Ask ELi: How Much Money Goes from BWL to Lansing?
Note: This article begins a new weekly Friday feature of ELi called “Ask ELi to Investigate.” This feature takes questions from readers and assigns a citizen-reporter to investigate the answer. If you’d like to submit a question for “Ask ELi to investigate,” use our contact form.
A reader asks: How much money does the Lansing Board of Water and Light (BWL) give from its profits to the City of Lansing each year?
Background: The widespread and prolonged power outage last winter caused many East Lansing residents to pay attention to the governance and economic structure of the Lansing Board of Water and Light (BWL), their electrical power provider, in ways they had never bothered before. What many learned for the first time is that, although BWL has sometimes said BWL is “owned by its customers,” in fact BWL is owned by the City of Lansing.
The City of Lansing owns BWL because, by democratic vote, the people of Lansing founded BWL in 1885. Because BWL is a municipal-owned utility, it is not subject to oversight from the Michigan Public Service Commission. It is, instead, run by an eight-member Board of Commissioners who are Lansing mayoral political appointees. Commissioners are appointed for four-year terms by the Mayor of Lansing and are confirmed by the Lansing City Council.

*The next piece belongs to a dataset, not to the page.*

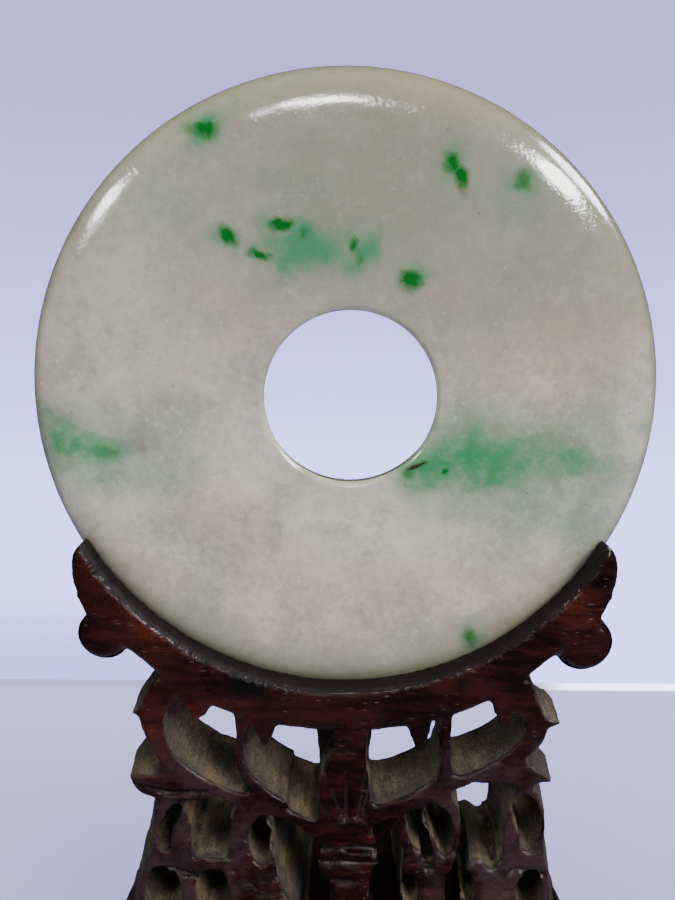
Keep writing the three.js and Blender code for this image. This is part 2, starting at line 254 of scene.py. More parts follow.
# Green colour in the jade: centre across and up, half width and height, all in disc radii,
# then the lean in degrees and the strength.
EMERALD_SPOTS = [
    ((-0.44, 0.818), (0.034, 0.02), 0, 0.45),
    ((-0.402, 0.815), (0.04, 0.022), 10, 1.0),
    ((-0.343, 0.521), (0.036, 0.021), 40, 1.0),
    ((-0.254, 0.469), (0.034, 0.015), 12, 1.0),
    ((-0.182, 0.553), (0.034, 0.018), -4, 1.0),
    ((-0.12, 0.527), (0.015, 0.018), 0, 0.45),
    ((0.028, 0.493), (0.013, 0.024), 0, 0.75),
    ((0.047, 0.45), (0.013, 0.022), 20, 0.4),
    ((0.203, 0.389), (0.036, 0.027), 8, 1.0),
    ((0.314, 0.723), (0.022, 0.03), -20, 1.0),
    ((0.341, 0.682), (0.021, 0.042), -22, 1.0),
    ((0.522, 0.676), (0.025, 0.03), 30, 0.65),
    ((0.427, -0.783), (0.022, 0.036), -20, 0.7),
    ((0.329, -0.203), (0.01, 0.01), 0, 0.8),
    ((0.205, -0.212), (0.02, 0.014), 0, 0.55),
    ((-0.745, -0.152), (0.032, 0.016), 20, 0.3),
]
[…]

This structure means that BWL customers who live outside the City of Lansing—including East Lansing BWL customers, as well as BWL customers in Meridian Township, DeWitt, and elsewhere—have no voting representation on the BWL Board and also have no protection from the Michigan Public Service Commission. Regardless of where they live, all customers have their BWL utility payments go into a system that helps fund the Lansing City budget, and their rates and service are subject to Lansing politics.
The question, again: How much money does the Lansing Board of Water and Light (BWL) give from its profits to the City of Lansing each year?
The answer: I asked Steve Serkaian, BWL’s Director of Communications, for the most recent figure available for the lump sum payment from BWL to the City of Lansing treasurer. He responded that, “The BWL’s Return on Equity payment to the City of Lansing in Fiscal Year 2013-14 (July 1, 2013 - June 30, 2014) was $20,608,093.” (This lump sum payment is sometimes called a “return on equity” and sometimes called a “payment in lieu of taxes.”)
The City of Lansing budget for fiscal year 2013-2014 was $191,797,000 in total, including $112,000,000 for Lansing’s general fund. This means that 10.7% of all of Lansing’s budget funds, and 18.7% of Lansing’s general fund, came from BWL’s profits that year.
How much of BWL’s profits will go to the City of Lansing each year is determined by officials in Lansing.